There was no homestead at Mt. Possession when the Walkers bought it—only a hut and sheep yards at Sandy's Knob, which is named after Sandy Boyd, the shepherd who lived there in Rowley's time. The Walkers built the present house and woolshed. After a time A. J. Walker sold his share of the station to his brother and went home to England, where he started business in London.

About 1890, Miles and Co. took over Mt. Possession from the Hon. W. C. Walker, as he had then become. Walker was better known as a politician than as a squatter. He sat in the old Provincial Council and represented Ashburton in Parliament. He was called to the Legislative Council in 1892 and was Minister for Education in Seddon's Government, and finally became Speaker of the Legislative Council.
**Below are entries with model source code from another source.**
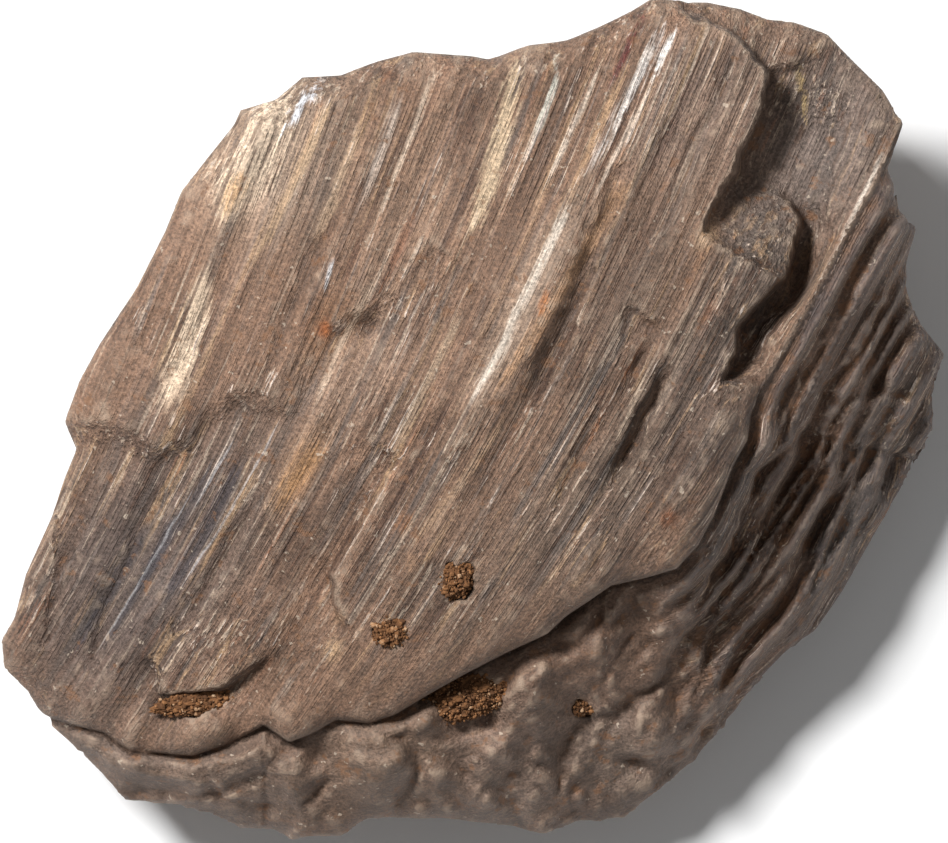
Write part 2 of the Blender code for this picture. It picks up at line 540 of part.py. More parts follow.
def flatten_foot(stone):
    """Keep the reduced mesh, with the face that the stone lies on made truly flat."""
    graph = bpy.context.evaluated_depsgraph_get()
    reduced = bpy.data.meshes.new_from_object(stone.evaluated_get(graph))
    stone.modifiers.clear()
    stone.data = reduced
    for vertex in reduced.vertices:
        if vertex.co.z < FOOT_TOLERANCE * MM:
            vertex.co.z = 0.0


def build_soil(lump):
    """One crumbly lump that fills its pit, with a small gap to the stone around it."""
    name, place, depth, radii, turn = lump
    edit = bmesh.new()
    bmesh.ops.create_icosphere(edit, subdivisions=3, radius=1.0)
    angle = np.radians(turn)
    top = height_at(place)
    for vertex in edit.verts:
        rough = 1.0 - 0.18 * abs(float(noise(*[np.array(4.0 * value) for value in vertex.co])))
        long, wide, high = [value * radius * rough for value, radius in zip(vertex.co, radii)]
        east = long * np.cos(angle) - wide * np.sin(angle)
        north = long * np.sin(angle) + wide * np.cos(angle)
        vertex.co = (east * MM, north * MM, high * MM)
    mesh = bpy.data.meshes.new(name)
    edit.to_mesh(mesh)
    edit.free()
    thing = add_object(name, mesh, SOIL_FINISH)
    thing.location = to_part([(place[0], place[1], top - depth)])[0]
    return thing


def main():
    for thing in list(bpy.data.objects):
        bpy.data.objects.remove(thing)
    build_stone()
    for lump in SOIL_LUMPS:
        build_soil(lump)


main()
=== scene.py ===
"""Looks of a rough hand specimen of petrified wood, on a plain pale floor in soft light.

The stone is meshed finely from the same height maps as its solid, with more of its small ledges,
creases and knobs. Its colours come from nodes that follow the bent grain of the wood. The soil in
its pits and crevices is built grain by grain.

Places are given in millimetres on the specimen's plan, seen from above: x runs to the right and
y down the plan, from the upper left corner of the stone. Heights are above the floor.
"""
from itertools import product

import bmesh
import bpy
import numpy as np
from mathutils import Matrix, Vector


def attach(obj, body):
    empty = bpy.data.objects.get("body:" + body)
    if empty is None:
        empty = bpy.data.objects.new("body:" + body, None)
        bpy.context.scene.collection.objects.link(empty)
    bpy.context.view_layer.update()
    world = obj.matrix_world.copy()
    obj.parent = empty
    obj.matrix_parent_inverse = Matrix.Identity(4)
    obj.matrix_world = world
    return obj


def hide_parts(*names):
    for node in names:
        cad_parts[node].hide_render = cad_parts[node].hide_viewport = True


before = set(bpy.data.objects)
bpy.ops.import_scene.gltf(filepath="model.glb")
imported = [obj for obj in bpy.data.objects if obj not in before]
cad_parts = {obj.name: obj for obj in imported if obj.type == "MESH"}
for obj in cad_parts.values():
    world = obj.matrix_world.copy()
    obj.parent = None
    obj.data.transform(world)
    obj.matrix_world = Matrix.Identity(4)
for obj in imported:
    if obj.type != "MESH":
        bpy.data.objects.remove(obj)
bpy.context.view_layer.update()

# Metres in a millimetre, the stone's size and its place on the plan
MM = 0.001
LENGTH = 94.7
WIDTH = 84.2
PLAN_CENTRE = (47.45, 42.1)
CREST_HEIGHT = 36.0

# The stone's mesh: spacing of the samples, triangles kept, least distance inside a filled corner
MESH_STEP = 0.36
STONE_TRIANGLES = 186000
CLEAR_OF_SURFACE = 0.15

# Walls, edges and underside of the stone
PIT_GAP = 0.1
RIM_ALLOWANCE = 0.45
SLAB_THICKNESS = 3.2
LIP_ROUNDING = 0.9
RIM_ROUNDING = 0.8
UNDERSIDE_ROUNDING = 1.2
GIRDLE_HEIGHTS = (4.5, 16.0)
TURN_IN = 12.0
GAP_UNDER_SLAB = 0.4

# The grain of the upper face and the slopes on either side of its crest
GRAIN_ANGLE = np.radians(62.0)
CREST_POINT = (52.0, 35.0)
CREST_RADIUS = 4.0
SLOPE_LEFT_OF_CREST = 0.12
SLOPE_RIGHT_OF_CREST = 0.24
SLOPE_TO_FRONT = 0.08
FRONT_ROUNDING = 0.0035

# Camera and lights in metres and watts, but the view's centre on the plan. Each light has its
# name, the way to it, its distance, size and power.
CAMERA_HEIGHT = 1.6
FOCUS_HEIGHT = 18.0 * MM
VIEW_WIDTH = 94.8 * MM
VIEW_CENTRE = (47.4, 42.15)
LIGHTS = [
    ("key_light", (-0.46, 0.40, 0.86), 1.1, 0.22, 17.0),
    ("fill_light", (0.9, -0.5, 1.0), 1.4, 0.9, 1.6),
]
SKY_STRENGTH = 0.15
FLOOR_SPAN = 6.0

# The edge of the widest section, clockwise from the upper left
OUTLINE = [
    (24.3, 11.3), (27.8, 10.3), (30.4, 8), (34.2, 7.9), (37.8, 6.5), (41.4, 5.6), (47.3, 6.1),
    (48.9, 6.5), (50.9, 5.7), (52.7, 5), (56.6, 4.5), (60.3, 2.9), (63, 1.5), (65.2, 0.1),
    (68.6, 0.6), (70.5, 0.6), (73.7, 1.2), (76.7, 2.2), (79.1, 2.4), (82.5, 3.6), (85.2, 6.5),
    (88.1, 9.2), (90.2, 12.4), (88.5, 17.1), (89.4, 19.3), (89.7, 21.2), (91.6, 22.8),
    (90.4, 26.6), (90.6, 29.3), (92.1, 32.6), (94.6, 35.4), (93.4, 39.3), (93.7, 43.1),
    (91.2, 47.6), (88.2, 52.7), (84.6, 59.1), (81.9, 63.3), (78.2, 66), (75.8, 69),
    (72.8, 73.2), (69.5, 76.9), (66.9, 78.8), (62.5, 82.6), (58, 82.9), (54.4, 83.9),
    (50.4, 82.8), (44.6, 81.9), (38.8, 81.7), (36.4, 82), (34.3, 83.7), (31, 83.7),
    (29.1, 84.2), (27.3, 83.1), (23.9, 83), (21.2, 81.5), (17.8, 80.6), (14.8, 80.5),
    (12.4, 80.4), (10, 77.5), (7, 74.4), (4.2, 71.9), (2.7, 69.2), (0.2, 66.8), (0.1, 63.9),
    (1.5, 61.7), (2.7, 57.5), (5.4, 51.8), (6.6, 48.2), (8, 44.9), (6.7, 42.2), (8.2, 38.2),
    (10.2, 34.6), (14, 28.9), (16.9, 23.1), (18.4, 19.3), (21.3, 15.7), (23.7, 12.7),
]

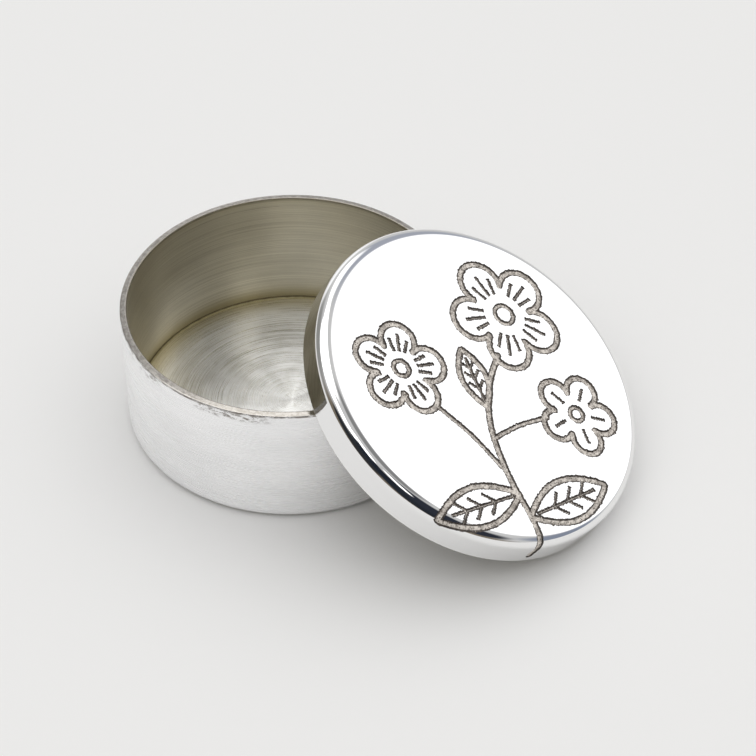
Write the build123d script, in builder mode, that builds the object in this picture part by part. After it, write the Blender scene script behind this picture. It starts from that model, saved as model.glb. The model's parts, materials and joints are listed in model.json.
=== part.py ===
"""Round metal pill box in millimetres: an open brushed base, and its polished lift-off lid.

The lid is off the base: its high side hangs over the opening, its low edge stands on the
table at +X, and its skirt rests on the base's rim. The origin is the centre of the base's
underside, +Z is up, and the lid's own axis leans from +Z towards +X.
"""
from build123d import *
import math
import os

# The base: a wall ring with a floor disc soldered into it
BASE_RADIUS = 19.0
BASE_HEIGHT = 15.9
BASE_WALL = 0.78
FLOOR_THICKNESS = 0.45
FOOT_ROUNDING = 1.5
RIM_ROUNDING = 0.12
SOLDER_LEG = 0.25

# The lid: a shallow cap that slips over the outside of the base
LID_WALL = 0.8
LID_FIT_CLEARANCE = 0.25
LID_HEIGHT = 4.1
LID_TOP_THICKNESS = 0.62
SHOULDER_ROUNDING = 1.1
MOUTH_ROUNDING = 0.1

# How the lid leans on the base
LID_TILT = 30.4
LID_CENTRE_X = 22.08
LID_CENTRE_Y = -1.22
TABLE_GAP = 0.12

# Worked out from the sizes above
base_bore = BASE_RADIUS - BASE_WALL
lid_bore = BASE_RADIUS + LID_FIT_CLEARANCE
lid_radius = lid_bore + LID_WALL
ceiling = LID_HEIGHT - LID_TOP_THICKNESS
tilt = math.radians(LID_TILT)
lid_axis = Vector(math.sin(tilt), 0, math.cos(tilt))
downhill = Vector(math.cos(tilt), 0, -math.sin(tilt))
mouth_centre = Vector(LID_CENTRE_X, LID_CENTRE_Y, lid_radius * math.sin(tilt) + TABLE_GAP)

# A half plane through the lid's axis: x runs outwards along the slope, y up the lid's axis
lid_profile = Plane(origin=mouth_centre, x_dir=downhill, z_dir=(0, -1, 0))


def corner_height(radius, outer_radius, rounding):
    """How far a rounded outer corner has fallen back, measured along the axis, at a radius."""
    across = radius - (outer_radius - rounding)
    return rounding - math.sqrt(rounding**2 - across**2)


os.makedirs("parts", exist_ok=True)


# Base wall: a ring whose lower outer corner is rounded into the foot
wall_foot = corner_height(base_bore, BASE_RADIUS, FOOT_ROUNDING)
with BuildPart() as base_wall:
    with BuildSketch(Plane.XZ):
        with BuildLine():
            Line((base_bore, wall_foot), (base_bore, BASE_HEIGHT))
            Line((base_bore, BASE_HEIGHT), (BASE_RADIUS, BASE_HEIGHT))
            Line((BASE_RADIUS, BASE_HEIGHT), (BASE_RADIUS, FOOT_ROUNDING))
            RadiusArc((BASE_RADIUS, FOOT_ROUNDING), (base_bore, wall_foot), FOOT_ROUNDING)
        make_face()
    revolve(axis=Axis.Z)
    rim = base_wall.faces().sort_by(Axis.Z)[-1]
    fillet(rim.edges(), RIM_ROUNDING)
base_wall.part.label = "base_wall"
export_step(base_wall.part, "parts/base_wall.step")


# Base floor: a disc inside the ring, its lower edge finishing the rounded corner
with BuildPart() as base_floor:
    with BuildSketch(Plane.XZ):
        with BuildLine():
            Line((0, 0), (0, FLOOR_THICKNESS))
            Line((0, FLOOR_THICKNESS), (base_bore, FLOOR_THICKNESS))
            Line((base_bore, FLOOR_THICKNESS), (base_bore, wall_foot))
            RadiusArc((base_bore, wall_foot), (BASE_RADIUS - FOOT_ROUNDING, 0), FOOT_ROUNDING)
            Line((BASE_RADIUS - FOOT_ROUNDING, 0), (0, 0))
        make_face()
    revolve(axis=Axis.Z)
base_floor.part.label = "base_floor"
export_step(base_floor.part, "parts/base_floor.step")


# Base solder: a fine fillet of solder with a straight face, in the corner of floor and wall
with BuildPart() as base_solder:
    with BuildSketch(Plane.XZ):
        with BuildLine():
            Polyline(
                (base_bore, FLOOR_THICKNESS),
                (base_bore, FLOOR_THICKNESS + SOLDER_LEG),
                (base_bore - SOLDER_LEG, FLOOR_THICKNESS),
                close=True,
            )
        make_face()
    revolve(axis=Axis.Z)
base_solder.part.label = "base_solder"
export_step(base_solder.part, "parts/base_solder.step")


# Lid skirt: the ring that slips over the base, with the outer half of the rounded shoulder
skirt_top = LID_HEIGHT - corner_height(lid_bore, lid_radius, SHOULDER_ROUNDING)
with BuildPart() as lid_skirt:
    with BuildSketch(lid_profile):
        with BuildLine():
            Line((lid_bore, skirt_top), (lid_bore, 0))
            Line((lid_bore, 0), (lid_radius, 0))
            Line((lid_radius, 0), (lid_radius, LID_HEIGHT - SHOULDER_ROUNDING))
            RadiusArc(
                (lid_radius, LID_HEIGHT - SHOULDER_ROUNDING),
                (lid_bore, skirt_top),
                -SHOULDER_ROUNDING,
            )
        make_face()
    revolve(axis=Axis(mouth_centre, lid_axis))
    mouth = lid_skirt.faces().sort_by(Axis(mouth_centre, lid_axis))[0]
    fillet(mouth.edges(), MOUTH_ROUNDING)
lid_skirt.part.label = "lid_skirt"
export_step(lid_skirt.part, "parts/lid_skirt.step")


# Lid top: a flat plate inside the skirt, its upper edge finishing the rounded shoulder
with BuildPart() as lid_top:
    with BuildSketch(lid_profile):
        with BuildLine():
            Line((0, ceiling), (0, LID_HEIGHT))
            Line((0, LID_HEIGHT), (lid_radius - SHOULDER_ROUNDING, LID_HEIGHT))
            RadiusArc(
                (lid_radius - SHOULDER_ROUNDING, LID_HEIGHT),
                (lid_bore, skirt_top),
                SHOULDER_ROUNDING,
            )
            Line((lid_bore, skirt_top), (lid_bore, ceiling))
            Line((lid_bore, ceiling), (0, ceiling))
        make_face()
    revolve(axis=Axis(mouth_centre, lid_axis))
lid_top.part.label = "lid_top"
export_step(lid_top.part, "parts/lid_top.step")


# Lid solder: the same fine fillet in the corner of ceiling and skirt
with BuildPart() as lid_solder:
    with BuildSketch(lid_profile):
        with BuildLine():
            Polyline(
                (lid_bore, ceiling),
                (lid_bore, ceiling - SOLDER_LEG),
                (lid_bore - SOLDER_LEG, ceiling),
                close=True,
            )
        make_face()
    revolve(axis=Axis(mouth_centre, lid_axis))
lid_solder.part.label = "lid_solder"
export_step(lid_solder.part, "parts/lid_solder.step")
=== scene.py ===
import json
import math

import bpy
import numpy as np
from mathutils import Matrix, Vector
from mathutils.geometry import delaunay_2d_cdt


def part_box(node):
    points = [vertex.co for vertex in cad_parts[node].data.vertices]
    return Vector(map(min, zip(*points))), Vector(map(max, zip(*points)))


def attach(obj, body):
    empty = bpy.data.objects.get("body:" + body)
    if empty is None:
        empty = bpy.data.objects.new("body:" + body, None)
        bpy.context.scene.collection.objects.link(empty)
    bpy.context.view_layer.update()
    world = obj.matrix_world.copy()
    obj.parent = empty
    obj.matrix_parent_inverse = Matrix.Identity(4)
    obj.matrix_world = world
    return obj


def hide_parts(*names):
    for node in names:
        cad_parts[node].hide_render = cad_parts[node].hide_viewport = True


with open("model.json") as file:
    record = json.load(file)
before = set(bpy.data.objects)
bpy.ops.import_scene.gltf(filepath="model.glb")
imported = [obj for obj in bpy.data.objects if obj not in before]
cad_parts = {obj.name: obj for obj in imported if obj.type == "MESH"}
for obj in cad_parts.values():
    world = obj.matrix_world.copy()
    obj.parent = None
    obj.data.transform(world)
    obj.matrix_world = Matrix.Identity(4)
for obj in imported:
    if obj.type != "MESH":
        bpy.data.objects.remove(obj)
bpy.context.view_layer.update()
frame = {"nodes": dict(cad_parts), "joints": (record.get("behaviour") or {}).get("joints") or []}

MM = 0.001
rng = np.random.default_rng(7)


# ---------------------------------------------------------------------------------------------
# Sizes and places, read from the frame
# ---------------------------------------------------------------------------------------------
def extent_along(node, direction):
    """Lowest and highest reach of a CAD node's vertices along a direction."""
    reach = [v.co.dot(direction) for v in frame["nodes"][node].data.vertices]
    return min(reach), max(reach)


wall_lo, wall_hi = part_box("base_wall")
floor_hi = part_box("base_floor")[1]
BASE_R = wall_hi.x
BASE_H = wall_hi.z
BORE_R = floor_hi.x
FLOOR_Z = floor_hi.z
FOOT_Z = wall_lo.z
# The foot's corner arc passes through (BORE_R, FOOT_Z) and is tangent to the wall and the table
foot_gap = BASE_R - BORE_R
FOOT_ROUND = foot_gap + FOOT_Z + math.sqrt(2 * foot_gap * FOOT_Z)

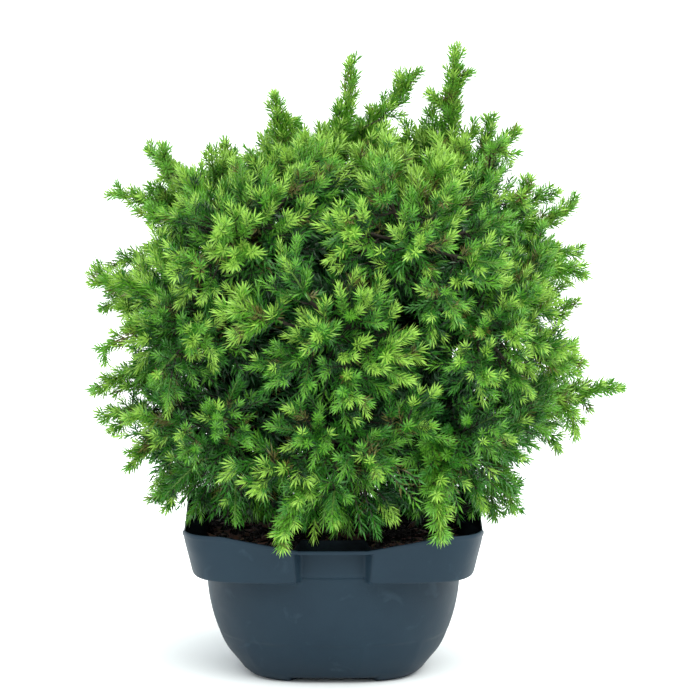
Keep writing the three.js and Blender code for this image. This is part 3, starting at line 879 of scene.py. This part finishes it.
FINER_LEADERS = {
    "tallest_knob": (112, 4, 495, 105, 4, 489),
    "beside_tallest": (76, 2, 475, 85, 3, 471),
    "beside_middle": (3, 4, 468, 5, 4, 453),
    "fork": (51, 30, 490, 56, 28, 480),
    "beside_fork": (32, 24, 462, 35, 24, 453),
    "left_of_middle_knob": (-30, -4, 456, -40, -6, 450),
    "right_shoulder_low": (147, 0, 421, 137, 0, 429),
    "right_upper": (183, 4, 395, 168, 4, 390),
    "right_upper_up": (159, 0, 406, 155, 0, 394),
    "right_over_side": (204, 6, 345, 186, 6, 344),
    "right_under_side": (199, -6, 307, 188, -5, 296),
    "right_bright": (202, -34, 262, 182, -32, 258),
    "right_reach_low": (211, 0, 219, 202, 2, 222),
    "right_lower": (188, -10, 181, 175, -9, 199),
    "right_foot_up": (153, -4, 152, 143, -4, 153),
    "right_foot_low": (135, -20, 126, 132, -20, 140),
    "left_shoulder_knob": (-139, 8, 432, -138, 10, 422),
    "left_under_high": (-147, -6, 402, -138, -6, 394),
    "left_over_side": (-184, 0, 334, -163, 0, 342),
    "left_side_fork": (-200, 26, 318, -189, 26, 316),
    "left_side_low": (-191, 4, 297, -178, 4, 306),
    "left_middle": (-189, -4, 258, -181, -4, 269),
    "left_lower": (-192, -10, 210, -175, -8, 213),
    "left_lower_drop": (-181, -12, 197, -174, -10, 207),
    "left_under": (-167, -16, 168, -159, -14, 180),
    "left_foot_low": (-135, -50, 140, -132, -48, 151),
    "tallest_foot_right": (118, 6, 451, 110, 6, 438),
    "tallest_foot_left": (80, 6, 466, 82, 6, 450),
    "under_fork": (61, 10, 451, 62, 10, 438),
    "left_under_high_low": (-158, -8, 379, -146, -8, 376),
    "left_low_in": (-178, -8, 233, -164, -8, 236),
    "right_side_low": (191, -4, 318, 178, -4, 312),
    "right_reach_in": (199, -10, 246, 184, -8, 250),
    "right_low_in": (186, -14, 211, 175, -12, 215),
    "right_foot_in": (130, -16, 128, 127, -16, 142),
    "back_upper": (20, 150, 434, 18, 140, 418),
    "back_left": (-150, 130, 300, -138, 120, 290),
    "back_left_low": (-158, 96, 222, -144, 88, 230),
    "back_right": (150, 140, 270, 138, 128, 262),
    "back_right_high": (112, 122, 398, 102, 112, 388),
    "back_foot": (24, 176, 160, 22, 164, 176),
}
print(len(LEADERS), "leaders and", len(FINER_LEADERS), "shorter ones")

# %% [markdown]
# ## The room that the crown has
# Two things bound the crown. Below, it hangs over the pot and has to stay clear of it. At its edge
# it is open to the sky in places, so the dome is dented there. The dents are told by their angle
# in the picture, and fade out before and behind the edge, so they are real hollows in the crown
# and look right from any side.

# %% The room that the crown has
CLEAR_OF_POT, BESIDE_POT = 8, 16  # mm that a tip stays over the rim, and how far round it this holds
DENTS = [  # angle, depth as a share of the way to the middle, and half the width in degrees
    (128, 0.14, 8), (119, 0.15, 6), (111, 0.12, 7), (99, 0.1, 7), (84, 0.06, 6), (72, 0.09, 6),
    (44, 0.1, 6), (34, 0.11, 6), (21, 0.06, 6), (3, 0.16, 4), (333, 0.05, 6), (318, 0.13, 8),
    (145, 0.09, 6), (157, 0.16, 6), (172, 0.1, 5), (188, 0.17, 6), (216, 0.04, 8),
]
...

I have already given accounts of Tripp and Acland. Thomas Rowley went Home in 1866 after selling his stations, and Cotton Rowley afterwards had Avondale Station in Southland, where he lived for many years. He also had a share in Hamilton Station in Otago. These were the same Rowleys who owned the Sandy Knolls and Alford stations in the 'fifties and 'sixties. I do not know much about Tooth, except that he, and afterwards his nephew, Frederick Tooth, who succeeded him, owned Alford Station, in the Ashburton Forks, and several stations in Australia. They did not live in New Zealand. They belonged, I am told, to the Australian family of brewers. They also owned Clent Hills in partnership with the Rowleys.

When Miles and Co. took over Mt. Possession they sent Donald Cameron, afterwards the owner of Winterslow, to manage it. They sold it in 1892 to the Loan and Mercantile Company, who at that time owned Hakatere, and the two stations were worked together for many years. T. S. Johnstone, the manager of Hakatere, moved down to Mt. Possession, but William Lambie, the head shepherd, lived at Hakatere, where page 293the sheep of both stations were shorn and where most of the other sheep work was done. Johnstone left Mt. Possession in 1904 and went to manage Glenmark. He was succeeded by Lambie, originally his head shepherd, who had in the meantime managed Mt. Torlesse, and Birch Hill (in Marlborough).

In 1906 the company sold both stations to F. J. Savill, who kept Lambie on as manager. The lease of Hakatere ran out in 1911, but Savill went on with Mt. Possession until 1917, when that lease ran out also. The country was divided into several blocks, which were put up for auction. Savill did not bid for any of them, but Lambie took over the freehold and the nearest block of leasehold, which he worked for four or five years, and then sold to W. H. Orbell. Since then the various tenants and owners of the old Mt. Possession Station have combined with others interested to form the Mt. Possession Run Company, so that now the station is again under one management. It is a very good run, but, being mostly College leasehold, has always been over-rented.